The problem today is not that the dollar has fiat status “and can be printed up” as so many suggest. The problem is that the total corps of world economic and financial “leaders,” who get together in remote ski villages, all believe in the same debasement programs. The “everyone is doing it so it must be ok” mentality, in others words “herd think,” has prevented real thought from occurring and killed what might be innovative policy responses to the current problems. Remarkably, even the ECB, the last holdout of the important central banks, in a gesture that is surely the most important in its 12 years of existence, has finally succumbed to the world’s pressure to monetize fiscal deficits. The killing off of the last of the hard money policymakers (Axel Weber and co.) has almost guaranteed that systematic debasement will occur at an increasing rate and will lead to the continued erosion of savers’ capital.

Why is this erosion a bad thing? In the long run it encourages a certain type of morality that is inimical to the values upon which America was founded and upon which almost every great fortune was ever built. Hard work, determination, foresight, savvy, and skill are all characteristics of the owners of capital. That is not to say that poor or unsuccessful people do not have such virtues, just that “owners of capital” almost always have them.

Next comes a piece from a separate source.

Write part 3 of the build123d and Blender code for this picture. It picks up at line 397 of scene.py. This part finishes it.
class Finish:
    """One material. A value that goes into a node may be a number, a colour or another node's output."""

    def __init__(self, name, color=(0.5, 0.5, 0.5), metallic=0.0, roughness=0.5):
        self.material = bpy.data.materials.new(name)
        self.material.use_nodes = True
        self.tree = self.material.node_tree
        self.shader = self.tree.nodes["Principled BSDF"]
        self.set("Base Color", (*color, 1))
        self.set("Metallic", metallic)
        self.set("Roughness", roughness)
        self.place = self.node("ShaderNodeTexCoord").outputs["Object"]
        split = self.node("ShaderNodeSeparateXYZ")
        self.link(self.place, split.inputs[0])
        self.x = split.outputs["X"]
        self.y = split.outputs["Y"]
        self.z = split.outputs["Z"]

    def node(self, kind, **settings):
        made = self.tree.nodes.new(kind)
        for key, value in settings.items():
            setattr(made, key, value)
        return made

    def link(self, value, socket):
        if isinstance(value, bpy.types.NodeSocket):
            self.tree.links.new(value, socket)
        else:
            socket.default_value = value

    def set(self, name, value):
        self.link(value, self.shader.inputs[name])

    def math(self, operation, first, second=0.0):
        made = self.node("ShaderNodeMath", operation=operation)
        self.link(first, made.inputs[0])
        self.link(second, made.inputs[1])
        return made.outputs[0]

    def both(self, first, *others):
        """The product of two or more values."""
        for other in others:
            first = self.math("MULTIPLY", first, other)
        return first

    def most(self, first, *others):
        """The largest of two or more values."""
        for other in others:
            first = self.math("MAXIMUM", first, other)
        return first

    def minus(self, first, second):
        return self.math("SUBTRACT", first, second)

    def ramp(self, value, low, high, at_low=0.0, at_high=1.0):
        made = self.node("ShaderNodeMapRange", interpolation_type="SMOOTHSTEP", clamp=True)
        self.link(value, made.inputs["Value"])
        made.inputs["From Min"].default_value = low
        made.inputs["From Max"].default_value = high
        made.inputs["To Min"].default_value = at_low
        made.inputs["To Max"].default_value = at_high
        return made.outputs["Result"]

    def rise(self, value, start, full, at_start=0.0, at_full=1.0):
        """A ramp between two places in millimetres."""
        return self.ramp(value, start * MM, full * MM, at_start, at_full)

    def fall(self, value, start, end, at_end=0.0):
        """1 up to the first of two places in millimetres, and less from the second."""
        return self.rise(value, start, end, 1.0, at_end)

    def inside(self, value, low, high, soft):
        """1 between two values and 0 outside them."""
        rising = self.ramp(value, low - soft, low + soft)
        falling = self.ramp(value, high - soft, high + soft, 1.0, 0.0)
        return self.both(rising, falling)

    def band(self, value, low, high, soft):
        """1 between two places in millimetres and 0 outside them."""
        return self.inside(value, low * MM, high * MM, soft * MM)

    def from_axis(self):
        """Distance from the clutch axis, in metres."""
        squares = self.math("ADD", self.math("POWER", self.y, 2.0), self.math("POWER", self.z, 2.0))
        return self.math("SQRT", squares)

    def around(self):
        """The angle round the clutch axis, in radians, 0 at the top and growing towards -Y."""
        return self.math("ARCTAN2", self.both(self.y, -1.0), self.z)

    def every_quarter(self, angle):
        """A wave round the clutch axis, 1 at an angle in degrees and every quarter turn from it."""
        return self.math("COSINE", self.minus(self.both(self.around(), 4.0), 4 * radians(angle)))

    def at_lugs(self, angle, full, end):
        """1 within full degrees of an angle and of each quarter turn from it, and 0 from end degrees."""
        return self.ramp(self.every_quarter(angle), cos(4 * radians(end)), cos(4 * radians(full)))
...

Debasement of currency –in essence the slow erosion of the value of capital — encourages one to think that saving, and in effect, hard work, in the creation of a lasting endeavor is not something that the culture places value upon. In fact, in a country where governmental social giveaways are popular, debasement encourages bad habits such as laziness and irresponsibility. What is the point of working hard when the government will ultimately support you? And — even if you did work hard — it wouldn’t matter because the actual money that you would eventually make would be losing its value by 2% a year in real terms (or 4% a year if you lived in the UK.)

Bad personal habits are an unfortunate outgrowth of bad economic policy that usually go unrecognized. However, currency debasement also corrupts the leaders who support such policies. The idea that one can print one’s own currency and then use that currency in the way that one likes is too much of a temptation for anyone. Behind such action ultimately lies the need for certain individuals to control the fate and well being of the rest.

The current leadership in the United States clearly espouses a sort of debasement of savers’ capital called “reallocation.” As Barack Obama stated in his State of the Union address, it is only fair that an owner of capital share with his less fortunate brethren. However, if he does not want to share he will get debased by the monetary authorities anyhow. The idea, unfortunately propagated by Warren Buffet, that the rich don’t pay enough taxes, is part of the “theme” or “trend” of our time.

This political form of currency debasement eventually leads to socialism and is the road to serfdom. The combination of these two forms of debasement — economic and political — occurring at the same time is usually a harbinger of bad things to come. However, few people in leadership circles seem to be concerned that the current path the world has taken to extricate itself from the crisis of 2008 (and really from the 30- year long debt buildup that ended in 2008) could be the wrong one.

Gold, of course, is not the answer to all of these problems. It does, however, have a valuable role to play in limiting the degree of world currency debasement while at the same time placing a check on political leaders who would want to spend money that isn’t theirs on whichever programs they like.

Gold should stand as an alternative to the world’s currencies. It is the only one that cannot be debased, devalued, defaulted upon or over taxed and easily confiscated. Unlike almost any other large forms of cash, it can be held outside the banking system and the purview of the federal authorities.

While the accumulation of gold is hardly a creative or important life endeavor, it stands against the manipulation of central authorities, central banks or central governments. In recent years, odd as it may seem, one of the largest groups of gold buyers has been the central banks of the emerging world. Somehow, these countries, aware of the debasement programs of the US and Europe (and to some degree China as well) are eager to protect the savings they have accumulated, held in dollars and euros, over the past ten years.

It might be going too far to say that these central banks and their sovereign entities are repudiating, in a quiet way, the values propagated by reckless spending and currency debasement. However, as time goes on, and as they allocate more of their savings to gold and hard assets, they will see real wealth increases that are the benefit of their hard work, skill and determination.